I enjoyed this recital very much. Fleming has a famously beautiful voice, subtly modulated, well equalized. She is equally impressive when the music sits low as when it takes her high. There are no breaks to reveal technical limitations and her singing is always pleasurable. I like the thicker sound she cultivates towards the chest voice and a touch – just a touch – of the Bartoli Effect in, say, Endless Pleasure, though she lacks the Italian’s daemonic change of colouration, aspirates and inability to relax the line. But Fleming’s lower voice can be formidably florid – sample Scoglio d'immota fronte – and quite capable of enough histrionic projection of its own. Compared with Bartoli, Fleming’s Lascia ch'io pianga is straighter; she doesn’t sing as softly as the Italian, but neither is her palette as self-consciously wide; there’s something of Bartoli’s trill there, though wisely I think Fleming avoids the chasm of dynamics and biting consonants that Bartoli parades. It courts, but doesn’t attain, mannerism.
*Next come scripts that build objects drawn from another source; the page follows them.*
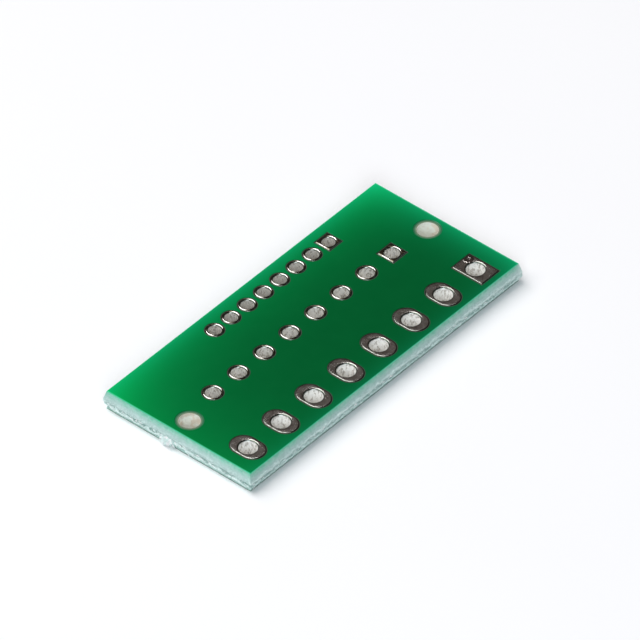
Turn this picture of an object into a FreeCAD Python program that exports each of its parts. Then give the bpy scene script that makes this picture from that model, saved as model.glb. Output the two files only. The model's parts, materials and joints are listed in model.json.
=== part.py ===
import FreeCAD, Part
import math
import os

from FreeCAD import Vector

# Bare pitch adapter board: three rows of eight plated holes joined pin to pin.
# Sizes are in millimetres. The board lies flat with its plain face up.
# X runs along the long edges towards pin 1, Y runs from row C to row A, and Z points up.
# The origin is the middle of the outline on the plane that the board rests on.

# Laminate
laminate_thickness = 1.12

# Row C, the widest pitch, beside the near long edge
pin_count = 8
first_pin = 1
row_c_pitch = 2.54
row_c_hole = 1.00
row_c_land_length = 2.00
row_c_land_width = 1.40
row_c_near_margin = 1.39
row_c_left_margin = 1.45
row_c_right_margin = 1.77

# Row B, in the middle
row_b_pitch = 2.00
row_b_hole = 0.80
row_b_annulus = 0.15
row_b_spacing = 4.05
row_b_setback = 1.81

# Row A, the finest pitch, beside the far long edge
row_a_pitch = 1.27
row_a_hole = 0.70
row_a_annulus = 0.15
row_a_spacing = 3.03
row_a_setback = 3.27
row_a_far_margin = 1.13

# Plating: copper foil under a tinned finish, and the wall in each hole
copper_thickness = 0.035
tin_thickness = 0.020
barrel_wall = 0.040

# Plain tooling holes near the two short edges, placed from row B
tool_hole = 1.15
left_tool_inset = 1.06
left_tool_drop = 0.48
right_tool_inset = 1.00
right_tool_drop = 0.20

# Solder mask
mask_thickness = 0.030
mask_over_copper = 0.015
mask_gap = 0.050
tool_mask_gap = 0.175

# Tracks on the underside
track_width = 0.30

# Scored edges: a V groove from each face, and the web between them snapped by hand
top_score_depth = 0.45
bottom_score_depth = 0.22
score_half_angle = 15.0

# Torn web: a lip, a crack and a ledge, each as tall and as far past the groove as it tore
lip_height = 0.17
lip_reach = 0.030
crack_height = 0.08
crack_reach = -0.045
ledge_reach = 0.035
tear_swing = 0.025
tear_step = 0.75
tear_waves = [2.30, 1.57]

# Tuft of glass fibres left on the short edge away from pin 1, split into fingers
tuft_offset = 0.65
tuft_length = 1.05
tuft_reach = 0.20
tuft_root_depth = 0.25
tuft_root_height = 0.16
tuft_tip_height = 0.05
tuft_droop = 0.22
tuft_fingers = 5
tuft_notch_depth = 0.11
tuft_crowding = 1.25
tuft_shortfall = 0.05

# Levels and outline worked out from the sizes above
land_height = copper_thickness + tin_thickness
laminate_bottom = land_height
laminate_top = laminate_bottom + laminate_thickness
row_c_span = (pin_count - 1) * row_c_pitch
board_length = row_c_left_margin + row_c_span + row_c_right_margin
board_width = row_c_near_margin + row_b_spacing + row_a_spacing + row_a_far_margin
score_slope = math.tan(math.radians(score_half_angle))
web_top = laminate_top - top_score_depth
web_bottom = laminate_bottom + bottom_score_depth
ledge_height = web_top - lip_height - crack_height - web_bottom
groove_run = top_score_depth * score_slope


# Outlines round a centre, lifted to a level
def rectangle(length_x, length_y, z, centre=Vector(0, 0, 0)):
    half_x = length_x / 2
    half_y = length_y / 2
    corners = [
        centre + Vector(-half_x, -half_y, z),
        centre + Vector(half_x, -half_y, z),
        centre + Vector(half_x, half_y, z),
        centre + Vector(-half_x, half_y, z),
    ]
    return Part.makePolygon(corners + corners[:1])


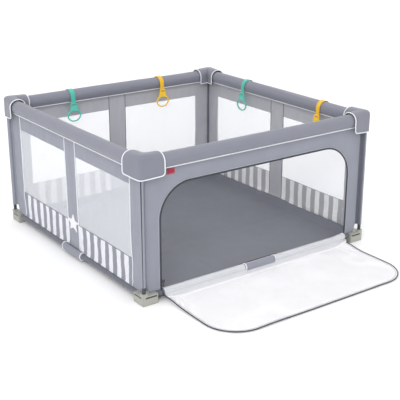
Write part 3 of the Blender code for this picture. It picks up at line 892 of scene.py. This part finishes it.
def flap_point(t, v):
    """A point of the flap at a share of its half width and a distance from its root."""
    x = t * flap_half(v)
    return x, FLAP_ROOT - v, flap_lift(x, v)


def root_point(t, row):
    """A point of the gathered net between the bottom rail and the flap's root; row 0 is on the rail."""
    x = t * FLAP_HALF
    gather = 0.0016 * wrinkle((x * 7, 0, 0), 3.0, 66.0)
    at_end = max(0.0, (abs(x) - 0.455) / 0.065)
    if x < 0:
        at_end *= 0.35          # leaves room for the zipper slider when the door is shut
    pleat = at_end * (0.55 + 0.45 * math.sin(abs(x) * 620.0))
    flare = math.copysign(0.009 * at_end ** 2, x)
    if row <= ROOT_WRAP:
        angle = math.radians(62 + 143 * row / ROOT_WRAP)
        reach = SLEEVE_R + 0.0016 + 0.4 * abs(gather)
        y, z = reach * math.cos(angle) - RAIL_LINE, reach * math.sin(angle) + BOTTOM_Z
        top = 1 - row / ROOT_WRAP
        return x + flare, y - 0.0015 * pleat, z + (0.008 * at_end ** 2) * top
    rail_x, rail_y, rail_z = root_point(t, ROOT_WRAP)
    step = (row - ROOT_WRAP) / (ROOT_ROWS - ROOT_WRAP)
    y = rail_y + (FLAP_ROOT - rail_y) * step
    z = rail_z + (flap_lift(x, 0.0) - rail_z) * (1 - (1 - step) ** 1.7)
    bulge = math.sin(math.pi * step)
    return rail_x + (x - rail_x) * step, y, z + (gather + 0.010 * pleat) * bulge


def flap_mesh():
    """The flap and the gathered net that joins it to the bottom rail, as one sheet."""
    vs = spread(0.0, 20, FLAP_LENGTH - FLAP_R, 14, FLAP_LENGTH - 0.012, 6, FLAP_LENGTH)
    ts = spread(-1.0, 14, -0.86, 76, 0.86, 14, 1.0)
    points = [root_point(t, row) for row in range(ROOT_ROWS) for t in ts]
    points += [flap_point(t, v) for v in vs for t in ts]
    rows = ROOT_ROWS + len(vs)
    faces = [(a, d, c, b) for a, b, c, d in grid_faces(rows, len(ts))]
    skins = [1 if j < ROOT_ROWS - 3 else 0 for j in range(rows - 1) for _ in ts[1:]]
    return made_solid(mesh_of("flap", points, faces, skins), 0.0010)


def flap_edge(inset):
    """Line along the flap's zipped edge, that far in from it."""
    side = [(FLAP_HALF - inset, v) for v in spread(0.0, 18, FLAP_LENGTH - FLAP_R)][:-1]
    corner = arc((FLAP_HALF - FLAP_R, FLAP_LENGTH - FLAP_R), FLAP_R - inset, 0, 90, 16)
    front = [(x, FLAP_LENGTH - inset) for x in spread(FLAP_HALF - FLAP_R, 20, 0.0)][1:]
    right = side + corner + front
    flat = right + [(-x, v) for x, v in reversed(right[:-1])]
    return [(x, FLAP_ROOT - v, flap_lift(x, v)) for x, v in flat]


def raised(path, by):
    """The path, higher by that much."""
    return [(x, y, z + by) for x, y, z in path]


def zipper_tails():
    """The two ends of the zipper, from the flap's root corners up to the doorway's feet."""
    tails = []
    for side in (-1, 1):
        low = Vector((side * FLAP_HALF, FLAP_ROOT - 0.001, flap_lift(FLAP_HALF, 0.0) + 0.001))
        high = Vector((side * (DOOR_HALF + ZIP_OUT), -RAIL_LINE + ZIP_FRONT, PANEL_FOOT + 0.002))
        bend = Vector((side * (DOOR_HALF + 0.0015), -0.634, 0.022))
        path = []
        for i in range(13):
            t = i / 12
            path.append(low * (1 - t) ** 2 + bend * (2 * t * (1 - t)) + high * t ** 2)
        tails.append(path)
    return sweep(tails, ZIP_R, sides=8)


def build_flap():
    """The door's flap with its half of the zipper. The net and the zipper's ends bend at the rail."""
    flap = add("door_flap_net", flap_mesh(), ["flap_net", "root_net"], body=None,
               stands_for=["door_flap"])
    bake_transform(flap)
    teeth = sweep([raised(flap_edge(0.0010), 0.0008)], ZIP_R, sides=8)
    add("zipper_flap_teeth", teeth, "zipper", body="door_flap")
    tape = sweep([raised(flap_edge(0.0105), 0.0008)], 0.0013, sides=6)
    add("zipper_flap_binding", tape, "binding", body="door_flap")
    tails = add("zipper_tails", zipper_tails(), "zipper", body=None)
    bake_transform(tails)


# Straps and rings

def ribbon(path, widths, thickness):
    """Flat webbing along a path of (y, z) points, with softly rounded edges."""
    count = len(path)
    points = []
    for i, (y, z) in enumerate(path):
        before, after = path[max(0, i - 1)], path[min(count - 1, i + 1)]
        along = Vector((after[0] - before[0], after[1] - before[1])).normalized()
        across = Vector((-along.y, along.x))
        half, rim = widths[i] / 2, thickness / 2
        flat = half - rim
        section = [(-half, 0), (-flat, rim), (flat, rim), (half, 0), (flat, -rim), (-flat, -rim)]
        for x, out in section:
            points.append((x, y + across.x * out, z + across.y * out))
    mesh = mesh_of("ribbon", points, tube_faces(count, 6))
    mesh.set_sharp_from_angle(angle=math.radians(60))
    return mesh


def strap_mesh():
    """Webbing over the pad and down its inner side, folded round the ring's bar."""
    r = PAD_R + 0.0012
    over = arc((0.0, 0.0), r, 235, 0, 34)
    down = [(r + 0.0002, -0.010), (r + 0.0006, -0.020), (r + 0.0012, -0.029)]
    eye = arc((RING_IN, -RING_BELOW), 0.0037, 180, 500, 14)
    path = over + down + eye
    widths = [0.0300 - 0.0040 * min(1.0, i / 34) for i in range(len(path))]
    return ribbon(path, widths, 0.0019)


def oval(wide, tall, start, end, steps):
    """Points of a ring's oval, measured from its pivot."""
    return [(wide * x, tall * y - RING_DROP) for x, y in arc((0.0, 0.0), 1.0, start, end, steps)]


def ring_outline():
    """Neck and ring, as one closed line round the outside."""
    neck = [(0.0160, 0.0018), (0.0172, 0.0002), (0.0175, -0.0100), (0.0187, -0.0190), (0.0213, -0.0290)]
    return [(-x, y) for x, y in neck[::-1]] + neck + oval(RING_WIDE, RING_TALL, 56, -236, 60)


def ring_mesh():
    """Flat ring with rounded edges; the hole and the strap's slot are cut through."""
    curve = bpy.data.curves.new("ring", "CURVE")
    curve.dimensions = "2D"
    curve.fill_mode = "BOTH"
    curve.extrude, curve.bevel_depth, curve.bevel_resolution = RING_EDGE, RING_EDGE, 3
    bar = RING_BAR - RING_EDGE
    hole = oval(RING_WIDE - bar, RING_TALL - bar, 0, 354, 59)
    wide, low, high = 0.0135, -0.0088 - RING_EDGE, -0.0016 + RING_EDGE
    slot = [(-wide, low), (wide, low), (wide, high), (-wide, high)]
    narrow, short = 1 - RING_EDGE / RING_WIDE, 1 - RING_EDGE / 0.05
    outside = [(x * narrow, y * short) for x, y in ring_outline()]
    for line in (outside, hole, slot):
        spline = curve.splines.new("POLY")
        spline.points.add(len(line) - 1)
        for point, (x, y) in zip(spline.points, line):
            point.co = (x, y, 0.0, 1.0)
        spline.use_cyclic_u = True
    mesh = applied(linked(bpy.data.objects.new("ring", curve)))
    bm = bmesh.new()
    bm.from_mesh(mesh)
    bpy.data.meshes.remove(mesh)
    bmesh.ops.remove_doubles(bm, verts=bm.verts, dist=0.00005)
    bmesh.ops.rotate(bm, verts=bm.verts, matrix=Matrix.Rotation(math.radians(90), 3, "X"))
    bmesh.ops.recalc_face_normals(bm, faces=bm.faces)
    mesh = mesh_from(bm, "ring")
    mesh.shade_smooth()
    mesh.set_sharp_from_angle(angle=math.radians(50))
    return mesh


def build_rings():
    """Each strap on its pad, and the ring that swings in the strap's eye."""
    for name, (side, along, colour) in RINGS.items():
        turn = SIDES[side]
        add(f"strap_{name}_webbing", strap_mesh(), f"{colour}_web", turn,
            stands_for=[f"strap_{name}"], at=(along, -RAIL_LINE, TOP_Z))
        pivot = (along, -RAIL_LINE + RING_IN, TOP_Z - RING_BELOW)
        add(f"ring_{name}_body", ring_mesh(), colour, turn, body=f"pull_ring_{name}",
            stands_for=[f"pull_ring_{name}"], at=pivot)


# Small pieces

def build_tag():
    """Plain red tag under the front pad, with a stitched rim."""
    wide, tall, stitch_inset, front = 0.038, 0.024, 0.003, -0.0008
    bm = bmesh.new()
    add_box(bm, (wide, 0.0012, tall))
    bmesh.ops.bevel(bm, geom=bm.edges[:], offset=0.0005, segments=2, affect="EDGES")
    mesh = mesh_from(bm, "tag")
    place = (-0.476, -RAIL_LINE - 0.0030, TOP_Z - 0.041 - tall / 2)
    add("side_tag_cloth", mesh, "label", stands_for=["side_tag"], at=place)
    x, z = wide / 2 - stitch_inset, tall / 2 - stitch_inset
    rim = [(-x, front, -z), (x, front, -z), (x, front, z), (-x, front, z)]
    add("side_tag_stitching", sweep([rim], 0.0004, closed=True, sides=5), "label_patch", at=place)


def dress_cad_nodes():
    """Materials for the hard pieces whose CAD shape stays."""
    for name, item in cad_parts.items():
        skin = "steel"
        if name.startswith(("foot_bracket", "top_connector")):
            skin = "moulding"
        elif name == "zipper_slider":
            skin = "zinc"
        item.data.materials.clear()
        item.data.materials.append(MATERIALS[skin])


def build_slot_painted_shades():
    """Near-black sheets deep in the slots of the foot brackets: painted shade inside the slots."""
    out, near, far, height = 0.6315, 0.5655, 0.6205, 0.03575
    long, thin, tall, middle = far - near, 0.0006, 0.0070, -(near + far) / 2
    for corner, turn in CORNERS.items():
        bm = bmesh.new()
        add_box(bm, (long, thin, tall), (middle, -out, height))
        add_box(bm, (thin, long, tall), (-out, middle, height))
        # Each near-black sheet paints the shade inside a slot.
        add(f"foot_{corner}_slot_painted_shade", mesh_from(bm, "slot_painted_shades"), "lining", turn)


# Studio

def build_floor():
    """Pale plain floor, just under the feet."""
    bm = bmesh.new()
    bmesh.ops.create_grid(bm, x_segments=1, y_segments=1, size=40.0)
    floor = linked(bpy.data.objects.new("floor", mesh_from(bm, "floor")))
    floor.location.z = -0.0002
    paint, tree, shader = principled("floor_paint", Roughness=0.9)
    tree.links.new(mottle(tree, (0.95, 0.95, 0.955), 2.0, 0.01), shader.inputs["Base Color"])
    floor.data.materials.append(paint)


def build_lights():
    """White surroundings, a large key light from the front left and a weak one overhead."""
    world = bpy.data.worlds.new("studio")
    world.use_nodes = True
    background = world.node_tree.nodes["Background"]
    background.inputs["Color"].default_value = (1.0, 1.0, 1.0, 1.0)
    background.inputs["Strength"].default_value = 1.06
    bpy.context.scene.world = world
    aim = Vector((0.0, 0.0, 0.2))
    lamps = [
        ("key", (-4.9, -5.0, 4.4), 4.0, 200.0),
        ("top", (0.3, 0.6, 4.5), 5.0, 24.0),
    ]
    for name, place, size, power in lamps:
        light = bpy.data.lights.new(name, "AREA")
        light.shape, light.size, light.energy = "DISK", size, power
        lamp = linked(bpy.data.objects.new(name, light))
        lamp.location = place
        lamp.rotation_euler = (aim - Vector(place)).to_track_quat("-Z", "Y").to_euler()


def build_camera():
    """Camera above the left front corner."""
    lens = bpy.data.cameras.new("camera")
    lens.lens, lens.sensor_width = 81.0, 36.0
    lens.clip_end = 200.0
    camera = linked(bpy.data.objects.new("camera", lens))
    camera.location = (-2.40867, -3.50566, 1.68275)
    forward = Vector((0.54944, 0.76421, -0.33778))
    camera.rotation_euler = forward.to_track_quat("-Z", "Y").to_euler()
    bpy.context.scene.camera = camera


bpy.context.scene.view_settings.view_transform = "Standard"
build_floor()
build_lights()
build_camera()
dress_cad_nodes()
build_rails()
build_window_panels()
build_door_panel()
build_pad_piping()
build_corners()
build_mat()
build_flap()
build_rings()
build_tag()
build_slot_painted_shades()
So yes I enjoyed the recital but there’s a ‘but’. I found much beautiful but as the recital progressed I felt a sense of generic singing. Compare her Ombra mai fù with Lorraine Hunt Lieberson’s. The differences are subtle but telling, as indeed is the fact that Fleming discards the recitative leading to it. Lieberson’s is a voice attuned with the utmost immediacy to the intimacy of the text and to language. Her relatively recent Handel recital on Avie shows her contemporaries how to inflect without exaggeration the better to convey emotion. The graft behind this is hidden from us but its effect is transformatory. With Fleming beauty for its own sake is more the message and in the end that is what limits real admiration for her otherwise impressive singing. I’d draw particular attention to Da tempeste il legno infranto and to Ritorno, caro e dolce mio tesoro where there doesn’t seem to be a necessary differentiation of tone and inflection. And whilst Let The Bright Seraphim is indisputably proficient (superb trumpeting from David Blackadder by the way) it’s not really thrilling.

Harry Bicket is a practised hand at these things. I remember his work with David Daniels with especial admiration and he is thoroughly admirable here - and the sound quality is first rate. But in the end I was left slightly disappointed by Fleming.